▶ AIM
What follows is a listing; give it again exactly, in its entirety.

▶ GIVEN DATA
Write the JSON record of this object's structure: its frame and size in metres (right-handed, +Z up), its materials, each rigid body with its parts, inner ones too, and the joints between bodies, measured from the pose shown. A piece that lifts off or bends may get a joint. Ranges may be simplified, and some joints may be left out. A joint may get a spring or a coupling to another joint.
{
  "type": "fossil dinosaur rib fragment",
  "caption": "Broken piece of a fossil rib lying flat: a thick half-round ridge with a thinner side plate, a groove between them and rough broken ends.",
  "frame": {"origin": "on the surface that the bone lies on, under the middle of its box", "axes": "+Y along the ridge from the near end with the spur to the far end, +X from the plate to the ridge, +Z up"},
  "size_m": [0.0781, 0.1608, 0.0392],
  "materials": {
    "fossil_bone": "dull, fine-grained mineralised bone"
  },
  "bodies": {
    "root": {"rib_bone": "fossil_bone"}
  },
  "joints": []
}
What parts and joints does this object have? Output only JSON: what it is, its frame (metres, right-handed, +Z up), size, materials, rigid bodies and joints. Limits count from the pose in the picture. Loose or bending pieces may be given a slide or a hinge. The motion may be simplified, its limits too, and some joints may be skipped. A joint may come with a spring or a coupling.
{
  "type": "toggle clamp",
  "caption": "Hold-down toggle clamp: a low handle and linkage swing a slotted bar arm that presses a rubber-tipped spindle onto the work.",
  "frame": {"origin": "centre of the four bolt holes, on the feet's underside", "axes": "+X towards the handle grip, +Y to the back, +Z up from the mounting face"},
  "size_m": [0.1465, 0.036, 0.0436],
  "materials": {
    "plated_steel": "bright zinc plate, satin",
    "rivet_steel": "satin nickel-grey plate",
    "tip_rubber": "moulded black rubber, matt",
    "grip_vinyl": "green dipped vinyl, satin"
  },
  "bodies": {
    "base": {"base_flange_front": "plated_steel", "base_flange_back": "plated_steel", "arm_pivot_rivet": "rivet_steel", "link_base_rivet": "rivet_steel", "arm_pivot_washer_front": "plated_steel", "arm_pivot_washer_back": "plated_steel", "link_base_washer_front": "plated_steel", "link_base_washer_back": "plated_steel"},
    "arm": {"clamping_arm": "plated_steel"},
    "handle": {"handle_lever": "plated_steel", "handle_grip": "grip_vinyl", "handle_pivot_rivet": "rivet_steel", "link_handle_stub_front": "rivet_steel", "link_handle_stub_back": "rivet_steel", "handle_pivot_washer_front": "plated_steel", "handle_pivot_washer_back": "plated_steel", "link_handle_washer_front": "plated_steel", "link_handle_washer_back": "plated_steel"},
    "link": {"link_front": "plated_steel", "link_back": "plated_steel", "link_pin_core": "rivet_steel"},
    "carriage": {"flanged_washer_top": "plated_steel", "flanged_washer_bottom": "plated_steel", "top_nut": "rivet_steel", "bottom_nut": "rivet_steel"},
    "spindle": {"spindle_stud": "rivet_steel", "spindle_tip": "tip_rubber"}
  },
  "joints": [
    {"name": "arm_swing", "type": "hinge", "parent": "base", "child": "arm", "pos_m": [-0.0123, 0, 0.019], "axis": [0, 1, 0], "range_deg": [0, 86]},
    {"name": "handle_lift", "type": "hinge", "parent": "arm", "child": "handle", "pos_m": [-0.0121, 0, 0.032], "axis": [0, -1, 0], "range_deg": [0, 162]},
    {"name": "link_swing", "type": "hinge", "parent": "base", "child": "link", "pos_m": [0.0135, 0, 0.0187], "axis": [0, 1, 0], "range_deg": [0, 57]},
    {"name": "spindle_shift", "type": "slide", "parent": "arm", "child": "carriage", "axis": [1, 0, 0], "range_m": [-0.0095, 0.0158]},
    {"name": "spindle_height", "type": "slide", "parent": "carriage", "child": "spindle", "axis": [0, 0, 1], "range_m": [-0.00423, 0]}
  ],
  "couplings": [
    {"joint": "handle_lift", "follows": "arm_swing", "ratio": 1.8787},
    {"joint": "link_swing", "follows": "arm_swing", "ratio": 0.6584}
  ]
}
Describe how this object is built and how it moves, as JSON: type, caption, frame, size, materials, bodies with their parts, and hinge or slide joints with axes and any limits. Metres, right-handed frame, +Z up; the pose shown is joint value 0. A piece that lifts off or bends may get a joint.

▶ OUTPUT OF THE EXERCISE
Write the JSON record of this object's structure: its frame and size in metres (right-handed, +Z up), its materials, each rigid body with its parts, inner ones too, and the joints between bodies, measured from the pose shown. A piece that lifts off or bends may get a joint. Ranges may be simplified, and some joints may be left out. A joint may get a spring or a coupling to another joint.
{
  "type": "fossil dinosaur rib fragment",
  "caption": "Broken piece of a fossil rib lying flat: a thick half-round ridge with a thinner side plate, a groove between them and rough broken ends.",
  "frame": {"origin": "on the surface that the bone lies on, under the middle of its box", "axes": "+Y along the ridge from the near end with the spur to the far end, +X from the plate to the ridge, +Z up"},
  "size_m": [0.0781, 0.1608, 0.0392],
  "materials": {
    "fossil_bone": "dull, fine-grained mineralised bone"
  },
  "bodies": {
    "root": {"rib_bone": "fossil_bone"}
  },
  "joints": []
}
What parts and joints does this object have? Output only JSON: what it is, its frame (metres, right-handed, +Z up), size, materials, rigid bodies and joints. Limits count from the pose in the picture. Loose or bending pieces may be given a slide or a hinge. The motion may be simplified, its limits too, and some joints may be skipped. A joint may come with a spring or a coupling.
{
  "type": "toggle clamp",
  "caption": "Hold-down toggle clamp: a low handle and linkage swing a slotted bar arm that presses a rubber-tipped spindle onto the work.",
  "frame": {"origin": "centre of the four bolt holes, on the feet's underside", "axes": "+X towards the handle grip, +Y to the back, +Z up from the mounting face"},
  "size_m": [0.1465, 0.036, 0.0436],
  "materials": {
    "plated_steel": "bright zinc plate, satin",
    "rivet_steel": "satin nickel-grey plate",
    "tip_rubber": "moulded black rubber, matt",
    "grip_vinyl": "green dipped vinyl, satin"
  },
  "bodies": {
    "base": {"base_flange_front": "plated_steel", "base_flange_back": "plated_steel", "arm_pivot_rivet": "rivet_steel", "link_base_rivet": "rivet_steel", "arm_pivot_washer_front": "plated_steel", "arm_pivot_washer_back": "plated_steel", "link_base_washer_front": "plated_steel", "link_base_washer_back": "plated_steel"},
    "arm": {"clamping_arm": "plated_steel"},
    "handle": {"handle_lever": "plated_steel", "handle_grip": "grip_vinyl", "handle_pivot_rivet": "rivet_steel", "link_handle_stub_front": "rivet_steel", "link_handle_stub_back": "rivet_steel", "handle_pivot_washer_front": "plated_steel", "handle_pivot_washer_back": "plated_steel", "link_handle_washer_front": "plated_steel", "link_handle_washer_back": "plated_steel"},
    "link": {"link_front": "plated_steel", "link_back": "plated_steel", "link_pin_core": "rivet_steel"},
    "carriage": {"flanged_washer_top": "plated_steel", "flanged_washer_bottom": "plated_steel", "top_nut": "rivet_steel", "bottom_nut": "rivet_steel"},
    "spindle": {"spindle_stud": "rivet_steel", "spindle_tip": "tip_rubber"}
  },
  "joints": [
    {"name": "arm_swing", "type": "hinge", "parent": "base", "child": "arm", "pos_m": [-0.0123, 0, 0.019], "axis": [0, 1, 0], "range_deg": [0, 86]},
    {"name": "handle_lift", "type": "hinge", "parent": "arm", "child": "handle", "pos_m": [-0.0121, 0, 0.032], "axis": [0, -1, 0], "range_deg": [0, 162]},
    {"name": "link_swing", "type": "hinge", "parent": "base", "child": "link", "pos_m": [0.0135, 0, 0.0187], "axis": [0, 1, 0], "range_deg": [0, 57]},
    {"name": "spindle_shift", "type": "slide", "parent": "arm", "child": "carriage", "axis": [1, 0, 0], "range_m": [-0.0095, 0.0158]},
    {"name": "spindle_height", "type": "slide", "parent": "carriage", "child": "spindle", "axis": [0, 0, 1], "range_m": [-0.00423, 0]}
  ],
  "couplings": [
    {"joint": "handle_lift", "follows": "arm_swing", "ratio": 1.8787},
    {"joint": "link_swing", "follows": "arm_swing", "ratio": 0.6584}
  ]
}
Describe how this object is built and how it moves, as JSON: type, caption, frame, size, materials, bodies with their parts, and hinge or slide joints with axes and any limits. Metres, right-handed frame, +Z up; the pose shown is joint value 0. A piece that lifts off or bends may get a joint.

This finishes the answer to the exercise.